Naturopathic and conventional medicine, as practiced by physicians and surgeons, are complementary, not competing disciplines. Conventional medicine attacks disease by intervening with drugs or surgery. Although its methods are highly effective, there are often undesirable side-effects. Antibiotics, for example, have a scattergun effect, damaging the body’s immune system along with the targeted organisms. Naturopathic medicine takes the opposite approach, combating disease by supporting the natural defenses of the body. Both disciplines have their place; neither alone is the complete answer to health.
We Naturopathic Doctors take a holistic approach, treating the entire human organism, rather than just the immediate disease. We look for the causes of unhealth, rather than merely ameliorating symptoms. And we emphasize prevention as opposed to dealing with problems that have already developed. Although Naturopathic Doctors are trained in an array of skills, we put our ultimate trust in the natural capacity of humans for health. As a species we survived for eons before the invention of modern medicine. Our mandate is to support that innate healing capacity.
Basically, they diagnose the same as physicians, but they treat differently.
Before I get into it, I feel the need to explain that Naturopaths aren’t quacks or witch doctors, or hippies with long flowing hair and prayer beads that pull treatments out of their ass.
My particular naturopath is a graduate of the University of B.C. (BSc, Cell Biology and Genetics) and The Canadian College of Naturopathic Medicine in Toronto.
For the first two years of Naturopathic college follows a standard medical school curriculum, and then branches into naturopathic disciplines after that.
What I am trying to say guys, is that this shit is LEGIT.
Also interesting is that fact that after getting a full medical history from me she (understandably) dove into ye olde kidneys and then she blew my socks off and I proposed to her.
I felt somewhat defensive initially, because many many many MANY (many) people, especially here in this hippie town I live in, have encouraged me to take a “natural” approach to healing this condition. They have suggested acupuncture and supplements and working on my qi. Or they have suggested that I eat differently or exercise differently or will myself into health through good intentions.
Guys, you know me, I am all up in that natural healing shit (I WENT TO A NATUROPATH) but I always find myself bristling at these suggestions because this is sometimes the downside of natural health – I can’t just positive intention myself into wellness.
I can’t eat differently to cure this, that’s like telling an amputee that if they just consumed more quinoa their arm would grow back. There is a part of my body that is genetically flawed, it DOES NOT WORK. And all I can do is try and mitigate its effects.
Suggesting otherwise makes me feel incredibly defensive because I feel like I’m being blamed, I feel like people are telling me that I somehow did this to myself, through diet or lifestyle or negative thinking.
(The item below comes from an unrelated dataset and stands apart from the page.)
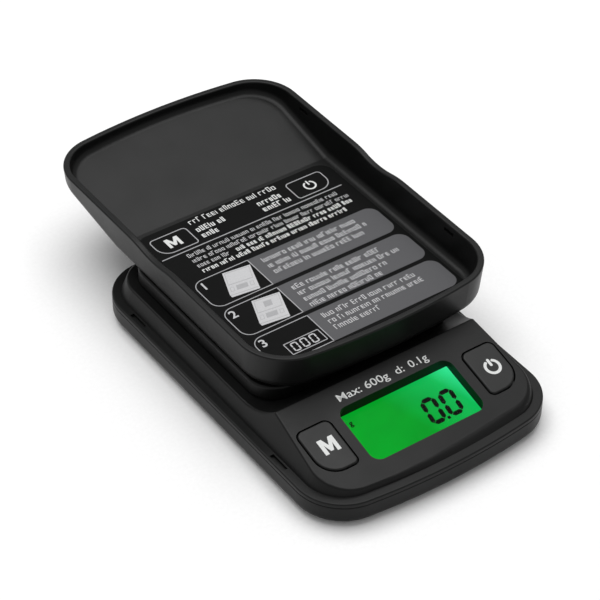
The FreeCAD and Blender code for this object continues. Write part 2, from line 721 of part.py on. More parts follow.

Quite plainly, that’s bullshit.
So. As excited as I was to see this Naturopath, I had also prepared a speech in my head to this effect, prepared to explain that while I was open to alternative therapies, my kidney condition will never be cured. With prescriptions, herbs, magic or otherwise.
Instead after talking to me for about an hour, about almost every aspect of my physical and emotional health, she looked at me and suggested IV magnesium treatments.
I sat there, stunned.
Guys, I can’t get magnesium infusions at the hospital until I present in an emergency. It’s something I’ve been fighting for for five years, because although I can feel the slow decline in health for weeks, months sometimes, with the blood tests to back me up, no one will give me an IV until I show up at the ER.
So instead of preventing crisis, our healthcare system requires me to wait until I am completely bottoming out with cramping muscles and irregular heartbeats and tears and immense, enormous amounts of pain.
This is such disordered thinking, I can’t even.
And the fact that she can just offer that to me, and how she understands how important it is that I feel not just NOT SICK, but healthy, alive, energetic, mentally clear… what the serious fuck.
It goes without saying that these treatments are not covered by our healthcare system. The same infusions that would be paid for were I receiving them in the ER while occupying a bed and tying up doctors and nurses for 8 hours, are not covered if I receive them in smaller amounts on a regular basis to PREVENT that crisis, that panic, that strain on my health and my heart and the emergency room.
I love her. I can’t wait to try this. My first IV is on the 25th.